JG (Introverted Reader) You're probably right, Fiona.


message 5041: by Atishay (new)

Atishay | 1451 comments You know Tokien had written LOTR for his grandchildren. He didn't even think about making it public. I think the idea was given by Christopher Tolkien.


message 5042: by Atishay (new)

Atishay | 1451 comments Wow! That's amazing facts! I loved the guy's imagination...


message 5043: by Emily (new)

Emily I'm reading Nine Stories by J.D. Salinger. I forgot how much I loved him.


Jamie (The Perpetual Page-Turner) (perpetualpageturner) | 636 comments ooh JD salinger..good stuff! :)


message 5045: by Lori, Super Mod (new)

Lori (tnbbc) | 10621 comments Mod
Seth, i have got to crack open that Wodehouse that I stole.....I really must.


message 5046: by Laura (new)

Laura (apenandzen) Seth - I started audio-ing one of those...now it may be the reader or it may be that you have to give it some time...but I'm not leaping up & down yet. Do you have to give him some time when you're new to him before you are wild crazy for him, or should I like him right off the reel?


message 5047: by Catherine (new)

Catherine | 175 comments I just finished Motherless Brooklyn, which went amazingly quickly and just picked up The Historian - that should keep me occupied (apart from class) for now. More than 600 pages seems like an investment.

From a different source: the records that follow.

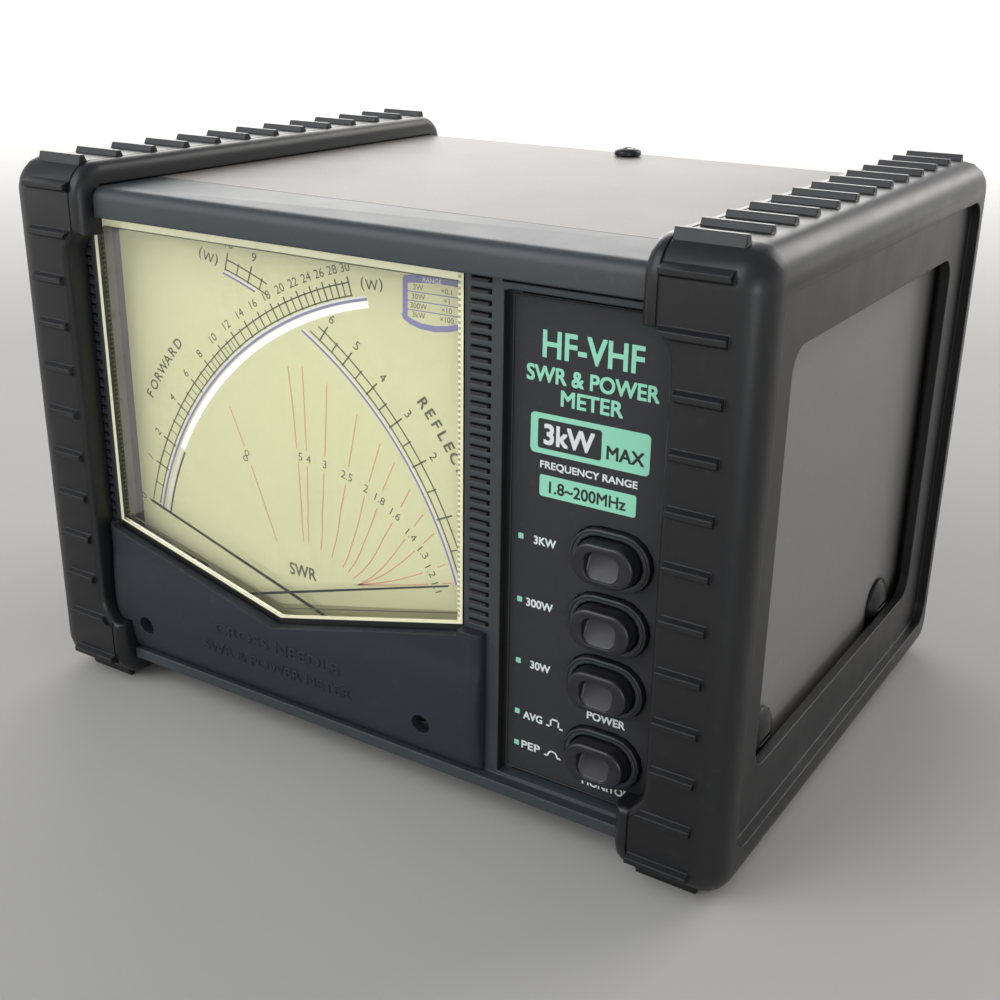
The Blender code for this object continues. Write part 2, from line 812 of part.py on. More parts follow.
def make_lower_cover(finish):
    """Bulged cover over the movements, its top edge following the window's point."""
    back = FACE_Y - GAP
    low, high = LOWER_COVER_Z
    crown = [(0.0, 0.0)]
    for i in range(1, 8):
        share = i / 8
        crown.append((share, math.sin(math.pi * min(share * 1.12, 0.86)) ** 0.6))
    crown.append((1.0, 0.62))
    x0, x1 = LOWER_COVER_X
    rows = []
    for x, bulge in (
        (x0, 0.35),
        (x0 + 0.8, 0.8),
        (x0 + 2.2, 1.0),
        (x1 - 2.2, 1.0),
        (x1 - 0.8, 0.8),
        (x1, 0.35),
    ):
        row = []
        for share, height in crown:
            out = 0.9 + (LOWER_BULGE - 0.9) * height
            row.append((x, back - out * bulge, low + (high - low) * share))
        row.append((x, back, high))
        row.append((x, back, low))
        rows.append(row)
    shape = bmesh.new()
    add_loft(shape, rows)
    made = new_object("meter_lower_cover", shape, finish, smooth=30)
    cuts = bmesh.new()
    half = WINDOW_HALF + GAP
    notch = [
        (METER_X - half, 50.0),
        (METER_X - half, WINDOW_SIDE_Z - GAP),
        (METER_X, WINDOW_POINT_Z - GAP),
        (METER_X + half, WINDOW_SIDE_Z - GAP),
        (METER_X + half, 50.0),
    ]
    add_prism(cuts, notch, "y", BAR_Y - 6, FACE_Y + 1)
    for side in (-1, 1):
        centre = (METER_X + side * ZERO_OFFSET, ZERO_Z)
        add_prism(cuts, circle(centre, 2.1, 16), "y", BAR_Y - 6, FACE_Y + 1)
    # Corner cleared for the wide end of the bumper's front bar
    foot = NARROW_END_Z + GAP
    corner = [(x0 - 5, 0.0), (-BAR_HALF, 0.0), (-BAR_HALF, foot), (-FLARE[0][0] + GAP, foot)]
    corner += [(x0, foot + FLARE[-1][1]), (x0 - 5, foot + FLARE[-1][1])]
    add_prism(cuts, corner, "y", BAR_Y - 6, FACE_Y + 1)
    return boolean(made, "DIFFERENCE", helper("lower_cover_cuts", cuts))


def make_dial(finish):
    half = WINDOW_HALF - WINDOW_WALL - GAP
    shape = bmesh.new()
    outline = [
        (METER_X - half, WINDOW_TOP - WINDOW_WALL - GAP),
        (METER_X - half, 33.0),
        (METER_X, 25.5),
        (METER_X + half, 33.0),
        (METER_X + half, WINDOW_TOP - WINDOW_WALL - GAP),
    ]
    add_prism(shape, outline, "y", DIAL_Y, DIAL_Y + DIAL_THICK)
    return new_object("dial_plate", shape, finish)


def make_housing(finish):
    """Open-fronted box behind the dial that carries both movements."""
    front = DIAL_Y + DIAL_THICK + GAP
    shape = bmesh.new()
    x = (METER_X - WINDOW_HALF, METER_X + WINDOW_HALF)
    add_box(shape, x, (front, HOUSING_BACK_Y), (10.0, WINDOW_TOP))
    made = new_object("meter_housing", shape, finish)
    hollow = bmesh.new()
    add_box(
        hollow,
        (x[0] + 1.5, x[1] - 1.5),
        (front - 2, HOUSING_BACK_Y - 1.5),
        (11.5, WINDOW_TOP - 1.5),
    )
    return boolean(made, "DIFFERENCE", helper("housing_hollow", hollow))


def make_magnet(name, x, finish):
    shape = bmesh.new()
    add_prism(shape, circle((x, PIVOT_Z), 7.2, 24), "y", -44.0, -34.0)
    made = new_object(name, shape, finish, smooth=30)
    bore = bmesh.new()
    add_prism(bore, circle((x, PIVOT_Z), 5.3, 24), "y", -46.0, -32.0)
    return boolean(made, "DIFFERENCE", helper(name + "_bore", bore))


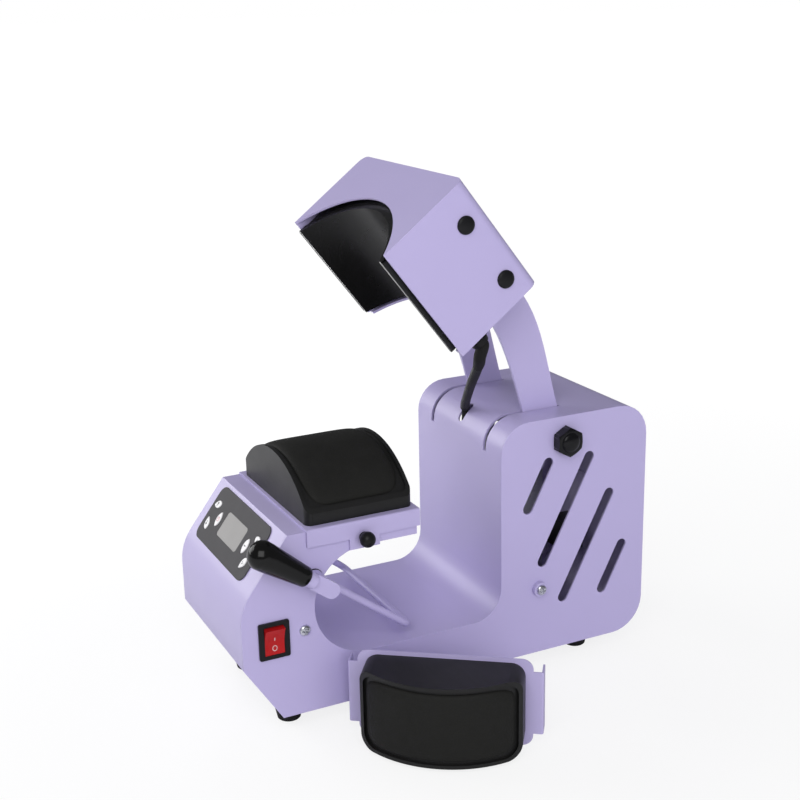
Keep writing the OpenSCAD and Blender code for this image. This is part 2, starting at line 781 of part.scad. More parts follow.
// A round bar from the axle's point p outwards at angle a in the side view
module spoke(x, p, a, s0, s1, r1, r2) {
    translate([x, p[0], p[1]]) rotate([a, 0, 0]) translate([0, s0, 0]) rotate([-90, 0, 0])
        cylinder(r1 = r1, r2 = r2, h = s1 - s0, $fn = 48);
}

bail_spot = [bail_y, bail_h];
bail_bend = 8;
bail_pin_r = bail_r + 1;
lever_x = half_w + lever_off;

module bail_rod() {
    color(lilac) machine() {
        bar(bail_spot, bail_pin_r, -half_w - 3, lever_x - 2.5);
        translate([0, bail_y, bail_h]) rotate([-bail_a, 0, 0]) {
            for (side = [-1, 1]) translate([side * bail_x, 0, 0]) rotate([-90, 0, 0])
                cylinder(r = bail_r, h = bail_len - bail_bend, $fn = 32);
            translate([-bail_x + bail_bend, bail_len, 0]) rotate([0, 90, 0])
                cylinder(r = bail_r, h = 2 * (bail_x - bail_bend), $fn = 32);
            translate([bail_x - bail_bend, bail_len - bail_bend, 0])
                rotate_extrude(angle = 90, $fn = 64) translate([bail_bend, 0]) circle(r = bail_r, $fn = 32);
            translate([-bail_x + bail_bend, bail_len - bail_bend, 0]) rotate([0, 0, 90])
                rotate_extrude(angle = 90, $fn = 64) translate([bail_bend, 0]) circle(r = bail_r, $fn = 32);
        }
    }
}

// The lever's flat eye, its boss towards the plate and the round collar of the grip
module bail_lever() {
    color(lilac) machine() {
        translate([lever_x, bail_y, bail_h]) rotate([180 - lever_a, 0, 0]) {
            translate([-2.5, -9, -6.5]) cube([5, 18, 13]);
            translate([-2.5, -9, 0]) rotate([0, 90, 0]) cylinder(r = 6.5, h = 5, $fn = 48);
            translate([0, 8, 0]) rotate([-90, 0, 0]) cylinder(r = 6.2, h = 7.8, $fn = 48);
        }
        tube(bail_spot, bail_pin_r + snug, 7, half_w + 1.5, lever_x - 2);
    }
}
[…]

message 5048: by Atishay (new)

Atishay | 1451 comments Hi Seth, I've read only one Wodehouse book, 'The White Feather' was the name if i remember correctly. I have to appreciate the author's sense of humor.


message 5049: by Jeane (new)

Jeane (icegini) | 4891 comments Fiona, because I was completely not interested in fantasy stories, I didn't even concider picking any of them up. I still have it a bit, so it takes longer for me to read a fantasy book, I mean deciding to takes longer.


message 5050: by silvia (new)

silvia  | 282 comments I've read the first 2 books of LORT started the 3rd but didnt finished for some reason. I havent tried it again, I plan to, but other reads always get in the middle of that plan.

its not that I dint think LOTR is a great epic book, well written and etc.. its just a bit to long and boring, but I liked it I'm just not crazy about it.